--- Data for this exercise ---
::::::
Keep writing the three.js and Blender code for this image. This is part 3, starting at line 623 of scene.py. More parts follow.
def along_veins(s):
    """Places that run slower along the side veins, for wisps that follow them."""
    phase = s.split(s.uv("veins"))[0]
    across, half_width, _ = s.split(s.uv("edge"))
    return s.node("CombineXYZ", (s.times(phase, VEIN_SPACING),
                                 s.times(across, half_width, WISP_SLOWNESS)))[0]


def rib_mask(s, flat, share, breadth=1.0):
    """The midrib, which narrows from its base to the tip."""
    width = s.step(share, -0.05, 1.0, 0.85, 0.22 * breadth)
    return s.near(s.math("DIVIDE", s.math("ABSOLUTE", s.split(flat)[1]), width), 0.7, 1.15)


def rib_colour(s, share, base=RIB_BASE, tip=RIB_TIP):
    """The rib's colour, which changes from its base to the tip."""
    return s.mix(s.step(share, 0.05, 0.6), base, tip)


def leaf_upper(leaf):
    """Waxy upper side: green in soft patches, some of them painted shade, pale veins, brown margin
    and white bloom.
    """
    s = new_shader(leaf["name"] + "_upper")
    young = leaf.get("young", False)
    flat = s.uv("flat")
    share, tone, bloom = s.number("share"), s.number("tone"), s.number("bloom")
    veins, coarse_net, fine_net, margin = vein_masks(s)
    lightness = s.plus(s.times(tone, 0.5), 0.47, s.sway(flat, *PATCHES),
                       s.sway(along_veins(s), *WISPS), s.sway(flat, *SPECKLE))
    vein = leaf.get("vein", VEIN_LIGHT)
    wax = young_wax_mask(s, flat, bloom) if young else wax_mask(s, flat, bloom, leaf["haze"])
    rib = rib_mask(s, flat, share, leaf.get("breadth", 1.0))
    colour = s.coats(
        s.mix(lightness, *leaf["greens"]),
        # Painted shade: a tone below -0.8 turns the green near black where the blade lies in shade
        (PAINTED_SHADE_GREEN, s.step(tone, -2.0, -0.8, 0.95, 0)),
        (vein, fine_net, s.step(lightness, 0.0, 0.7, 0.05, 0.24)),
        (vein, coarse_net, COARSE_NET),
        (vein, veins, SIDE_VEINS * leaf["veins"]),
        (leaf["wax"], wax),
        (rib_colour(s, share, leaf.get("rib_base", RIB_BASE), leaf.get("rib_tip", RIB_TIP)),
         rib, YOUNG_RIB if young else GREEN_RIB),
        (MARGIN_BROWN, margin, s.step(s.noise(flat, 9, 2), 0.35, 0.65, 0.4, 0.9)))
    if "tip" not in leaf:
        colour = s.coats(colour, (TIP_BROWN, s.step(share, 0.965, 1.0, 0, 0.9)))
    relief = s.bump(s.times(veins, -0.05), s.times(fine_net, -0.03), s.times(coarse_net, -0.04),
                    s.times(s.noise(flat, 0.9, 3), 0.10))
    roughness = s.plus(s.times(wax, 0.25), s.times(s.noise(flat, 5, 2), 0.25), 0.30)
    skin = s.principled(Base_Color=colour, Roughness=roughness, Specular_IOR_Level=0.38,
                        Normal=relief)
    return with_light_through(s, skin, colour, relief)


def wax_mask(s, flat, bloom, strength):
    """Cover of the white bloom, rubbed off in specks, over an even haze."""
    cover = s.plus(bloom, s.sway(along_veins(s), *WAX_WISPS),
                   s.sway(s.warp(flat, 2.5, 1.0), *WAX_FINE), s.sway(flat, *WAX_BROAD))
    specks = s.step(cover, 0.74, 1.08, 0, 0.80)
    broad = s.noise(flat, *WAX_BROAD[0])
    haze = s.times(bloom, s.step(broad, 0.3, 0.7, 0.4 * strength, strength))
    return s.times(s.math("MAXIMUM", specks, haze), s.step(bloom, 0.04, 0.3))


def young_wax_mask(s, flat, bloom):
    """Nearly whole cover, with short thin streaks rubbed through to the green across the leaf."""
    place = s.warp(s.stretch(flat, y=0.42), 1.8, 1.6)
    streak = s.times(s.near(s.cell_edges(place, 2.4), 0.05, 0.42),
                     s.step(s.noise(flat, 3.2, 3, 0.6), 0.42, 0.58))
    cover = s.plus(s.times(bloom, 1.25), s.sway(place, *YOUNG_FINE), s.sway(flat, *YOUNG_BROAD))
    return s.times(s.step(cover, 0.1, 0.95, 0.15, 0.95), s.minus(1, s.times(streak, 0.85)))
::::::
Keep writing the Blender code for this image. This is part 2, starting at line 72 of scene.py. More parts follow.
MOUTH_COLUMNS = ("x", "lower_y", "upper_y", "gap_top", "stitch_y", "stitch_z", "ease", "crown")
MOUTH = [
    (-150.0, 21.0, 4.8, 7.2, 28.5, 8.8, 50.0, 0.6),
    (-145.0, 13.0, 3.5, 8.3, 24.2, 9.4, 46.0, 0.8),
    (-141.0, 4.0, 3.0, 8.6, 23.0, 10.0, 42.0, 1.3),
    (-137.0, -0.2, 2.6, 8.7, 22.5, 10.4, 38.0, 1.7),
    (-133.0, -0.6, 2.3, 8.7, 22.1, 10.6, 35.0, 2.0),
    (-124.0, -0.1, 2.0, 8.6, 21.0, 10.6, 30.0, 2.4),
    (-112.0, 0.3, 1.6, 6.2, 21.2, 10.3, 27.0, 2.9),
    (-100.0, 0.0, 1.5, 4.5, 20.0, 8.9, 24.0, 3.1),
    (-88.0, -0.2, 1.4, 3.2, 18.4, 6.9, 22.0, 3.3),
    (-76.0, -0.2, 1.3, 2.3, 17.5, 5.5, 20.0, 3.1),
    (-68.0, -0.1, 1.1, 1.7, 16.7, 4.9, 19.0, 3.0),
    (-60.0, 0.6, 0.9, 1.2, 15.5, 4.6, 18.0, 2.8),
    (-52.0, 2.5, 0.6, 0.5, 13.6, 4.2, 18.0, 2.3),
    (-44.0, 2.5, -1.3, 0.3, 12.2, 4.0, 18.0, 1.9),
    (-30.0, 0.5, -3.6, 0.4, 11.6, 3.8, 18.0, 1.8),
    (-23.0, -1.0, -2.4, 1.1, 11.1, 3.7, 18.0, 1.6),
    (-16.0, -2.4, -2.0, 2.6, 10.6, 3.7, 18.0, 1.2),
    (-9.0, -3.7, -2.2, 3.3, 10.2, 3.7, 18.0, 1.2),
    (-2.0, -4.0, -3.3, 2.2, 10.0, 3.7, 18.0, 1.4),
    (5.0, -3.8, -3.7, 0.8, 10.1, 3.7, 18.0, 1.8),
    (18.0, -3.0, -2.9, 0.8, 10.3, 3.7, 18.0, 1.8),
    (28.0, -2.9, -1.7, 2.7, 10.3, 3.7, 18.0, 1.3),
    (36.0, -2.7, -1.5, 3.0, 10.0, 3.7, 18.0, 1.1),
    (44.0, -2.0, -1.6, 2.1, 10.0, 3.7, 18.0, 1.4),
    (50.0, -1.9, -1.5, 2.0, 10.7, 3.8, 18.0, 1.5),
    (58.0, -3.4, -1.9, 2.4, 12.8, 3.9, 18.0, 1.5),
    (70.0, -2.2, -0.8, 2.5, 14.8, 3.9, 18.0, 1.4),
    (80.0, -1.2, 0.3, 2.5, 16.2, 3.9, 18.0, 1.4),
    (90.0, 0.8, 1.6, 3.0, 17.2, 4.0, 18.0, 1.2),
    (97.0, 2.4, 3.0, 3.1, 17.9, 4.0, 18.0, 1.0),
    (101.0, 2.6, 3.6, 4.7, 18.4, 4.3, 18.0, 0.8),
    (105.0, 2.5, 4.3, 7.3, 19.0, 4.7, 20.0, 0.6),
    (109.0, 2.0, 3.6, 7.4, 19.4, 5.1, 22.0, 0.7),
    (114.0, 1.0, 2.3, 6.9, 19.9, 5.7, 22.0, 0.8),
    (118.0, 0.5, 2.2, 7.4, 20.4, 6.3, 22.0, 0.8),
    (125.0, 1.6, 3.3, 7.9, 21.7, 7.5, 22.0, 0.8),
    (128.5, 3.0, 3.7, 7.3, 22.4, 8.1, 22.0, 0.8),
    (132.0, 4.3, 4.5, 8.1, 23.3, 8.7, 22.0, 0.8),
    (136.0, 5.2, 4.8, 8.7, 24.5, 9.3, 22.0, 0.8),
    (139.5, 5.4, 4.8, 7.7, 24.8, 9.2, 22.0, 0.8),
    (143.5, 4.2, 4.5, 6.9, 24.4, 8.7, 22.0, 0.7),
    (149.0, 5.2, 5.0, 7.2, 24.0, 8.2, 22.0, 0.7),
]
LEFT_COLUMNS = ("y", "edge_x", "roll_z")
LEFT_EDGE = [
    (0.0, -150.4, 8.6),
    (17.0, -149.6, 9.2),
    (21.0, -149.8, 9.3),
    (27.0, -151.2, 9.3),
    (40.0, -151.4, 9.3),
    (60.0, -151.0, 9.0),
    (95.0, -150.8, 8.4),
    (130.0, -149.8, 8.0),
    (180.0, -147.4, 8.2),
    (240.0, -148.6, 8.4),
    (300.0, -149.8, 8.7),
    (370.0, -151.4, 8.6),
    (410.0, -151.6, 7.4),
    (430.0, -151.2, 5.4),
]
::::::
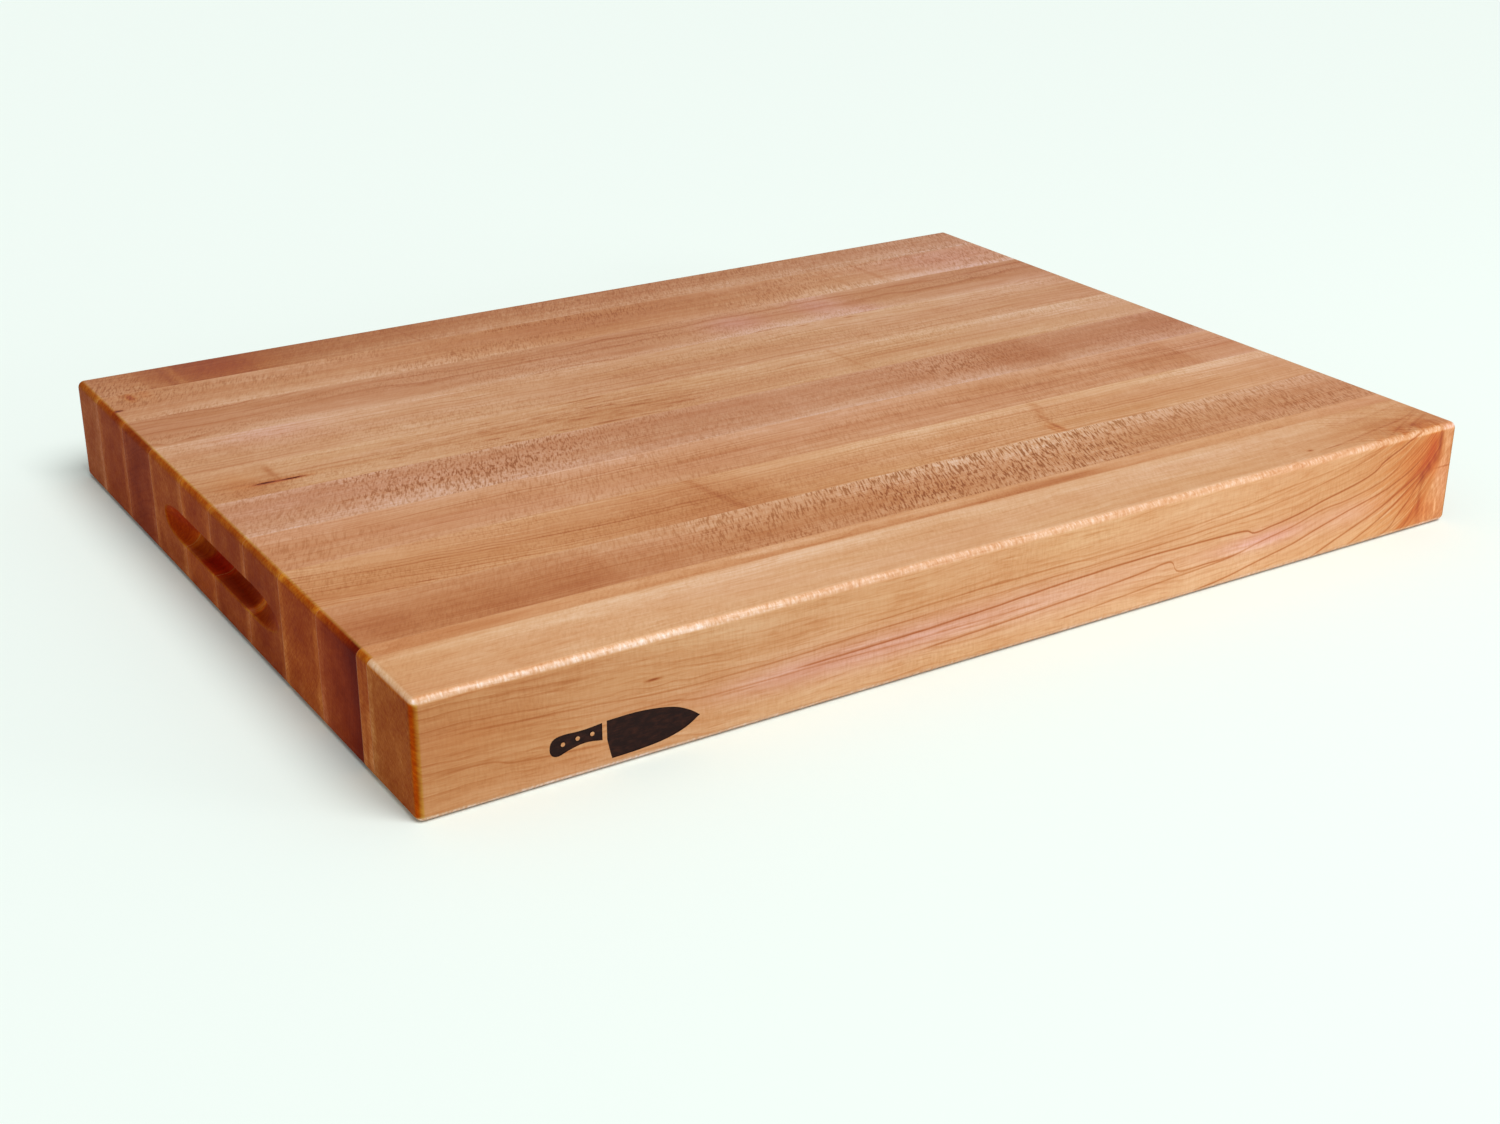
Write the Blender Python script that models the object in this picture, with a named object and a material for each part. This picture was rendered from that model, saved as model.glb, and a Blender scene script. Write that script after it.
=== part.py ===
::::::
--- The problem ---
Everything from the line containing "Keep writing the three.js" down to the line containing "return s.mix(s.step(share, 0.05, 0.6), base, tip)" should be retyped exactly, both lines included, and nothing more.

--- Final result ---
Keep writing the three.js and Blender code for this image. This is part 3, starting at line 623 of scene.py. More parts follow.
def along_veins(s):
    """Places that run slower along the side veins, for wisps that follow them."""
    phase = s.split(s.uv("veins"))[0]
    across, half_width, _ = s.split(s.uv("edge"))
    return s.node("CombineXYZ", (s.times(phase, VEIN_SPACING),
                                 s.times(across, half_width, WISP_SLOWNESS)))[0]


def rib_mask(s, flat, share, breadth=1.0):
    """The midrib, which narrows from its base to the tip."""
    width = s.step(share, -0.05, 1.0, 0.85, 0.22 * breadth)
    return s.near(s.math("DIVIDE", s.math("ABSOLUTE", s.split(flat)[1]), width), 0.7, 1.15)


def rib_colour(s, share, base=RIB_BASE, tip=RIB_TIP):
    """The rib's colour, which changes from its base to the tip."""
    return s.mix(s.step(share, 0.05, 0.6), base, tip)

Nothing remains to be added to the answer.